More people moving: an ideal city, planned to be a mile square, is under construction in the desert near Abu Dhabi. So far only 3-1/2 acres are complete. It will have underground transportation in the form of programmable individual cars that will take you where you want to go with no further guidance from the rider.

More urban information: Italy has the most expensive electricity in the EU. More than 700 municipalities have erected alternate power systems [solar and wind] and are now making more power than they need. It seems that even their venerable and often beautiful cities, economics have trumped local "heritage preservation" -- something that is slowing the erection of wind turbines where I live on Cape Cod.

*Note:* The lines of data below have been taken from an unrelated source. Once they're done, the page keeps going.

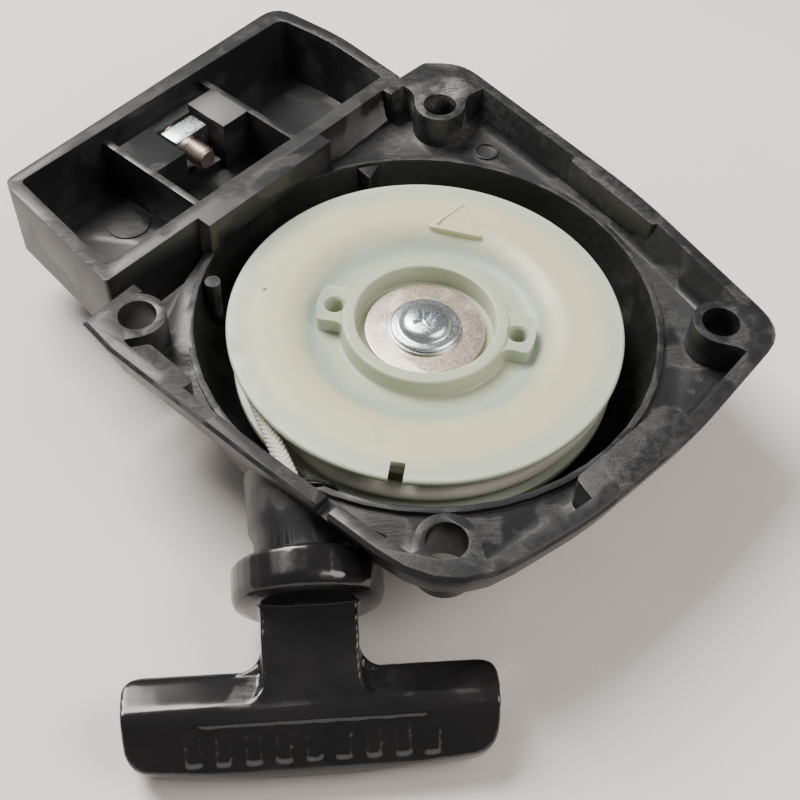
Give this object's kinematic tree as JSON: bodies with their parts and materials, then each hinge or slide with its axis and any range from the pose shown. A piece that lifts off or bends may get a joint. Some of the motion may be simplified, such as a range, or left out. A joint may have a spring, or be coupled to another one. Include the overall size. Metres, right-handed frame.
{
  "type": "recoil starter",
  "caption": "Pull-cord recoil starter for a small engine: case with side air duct, rope reel, return spring and T handle.",
  "frame": {"origin": "centre of the case's flat front face, on the reel axis", "axes": "+Z along the reel axis towards the engine, -Y along the rope pull seen from above, +X to the right of the handle"},
  "size_m": [0.1553, 0.1892, 0.0325],
  "materials": {
    "black_nylon": "satin glass-filled nylon, granular in patches, lightly scratched",
    "gloss_black": "glossy moulded",
    "reel_nylon": "translucent natural nylon",
    "rope_fibre": "braided cord",
    "spring_steel": "oiled spring strip",
    "blue_zinc": "blue-white zinc plate",
    "yellow_zinc": "yellow passivated zinc plate",
    "plain_steel": "turned steel"
  },
  "bodies": {
    "case": {"starter_case": "black_nylon", "centre_post": "plain_steel", "recoil_spring": "spring_steel", "thrust_washer": "plain_steel", "retaining_washer": "yellow_zinc", "screw_washer": "blue_zinc", "reel_screw": "blue_zinc", "rope_run": "rope_fibre", "rope_guide": "gloss_black", "cover_nut": "blue_zinc", "cover_screw": "yellow_zinc"},
    "reel": {"reel": "reel_nylon", "rope_wound": "rope_fibre", "rope_reel_knot": "rope_fibre"},
    "handle": {"handle": "gloss_black", "handle_cap": "gloss_black", "rope_outer": "rope_fibre", "rope_handle_knot": "rope_fibre"}
  },
  "joints": [
    {"name": "handle_pull", "type": "slide", "parent": "case", "child": "handle", "axis": [0, -0.9781, -0.2079], "range_m": [0, 0.62], "deforming": ["rope_run", "rope_outer"]},
    {"name": "reel_spin", "type": "hinge", "parent": "case", "child": "reel", "pos_m": [0, 0, 0.018], "axis": [0, 0, 1], "range_deg": [0, 1000], "stiffness_Nm_per_rad": 0.01, "springref_deg": -687.55, "deforming": ["recoil_spring", "rope_wound"]}
  ],
  "couplings": [
    {"joint": "reel_spin", "follows": "handle_pull", "rad_per_m": 27.972}
  ]
}
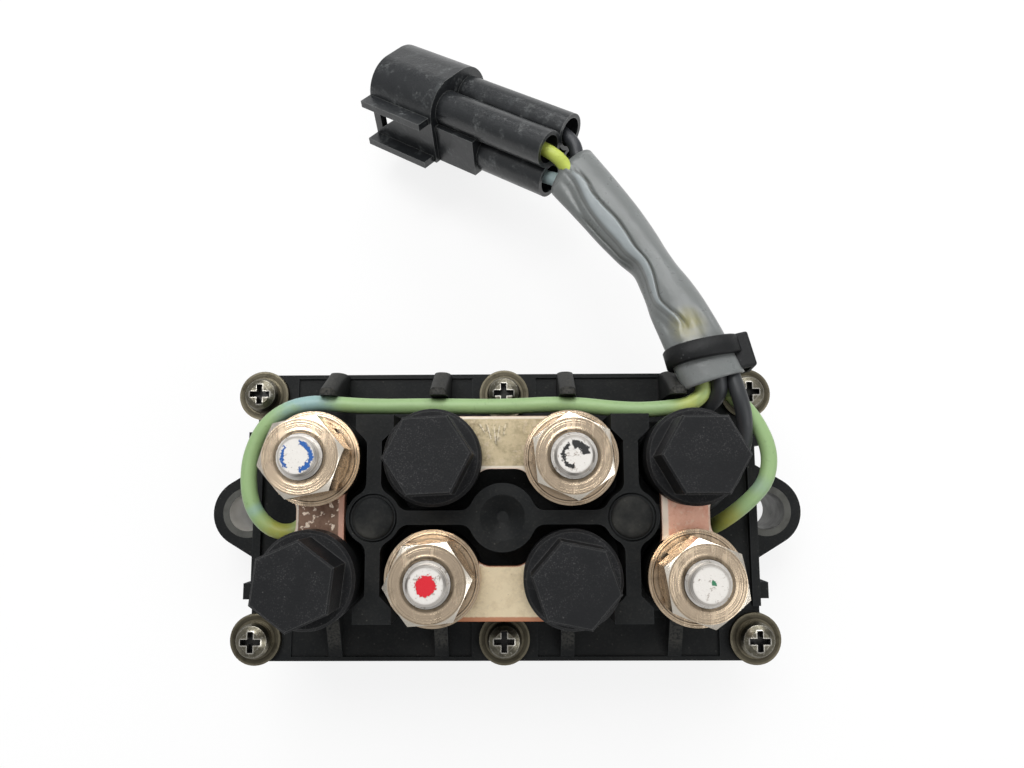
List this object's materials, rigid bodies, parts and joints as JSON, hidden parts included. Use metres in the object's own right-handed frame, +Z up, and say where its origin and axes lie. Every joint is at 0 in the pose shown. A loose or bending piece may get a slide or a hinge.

As for little creatures: We know about the upsurge in bedbug infestations, at least in the NYC area. In rural Maryland it is stink bugs that are causing problems. They eat the leaves and fruit in orchards. They are appropriately named and not only operate somewhat like skunks emitting a nasty scent when irritated, but smell more pungently if killed. They sometimes wander out of those orchards into lawns and even into houses. I do remember a few from my growing up years on an Indiana farm and I think I'd know their smell anywhere.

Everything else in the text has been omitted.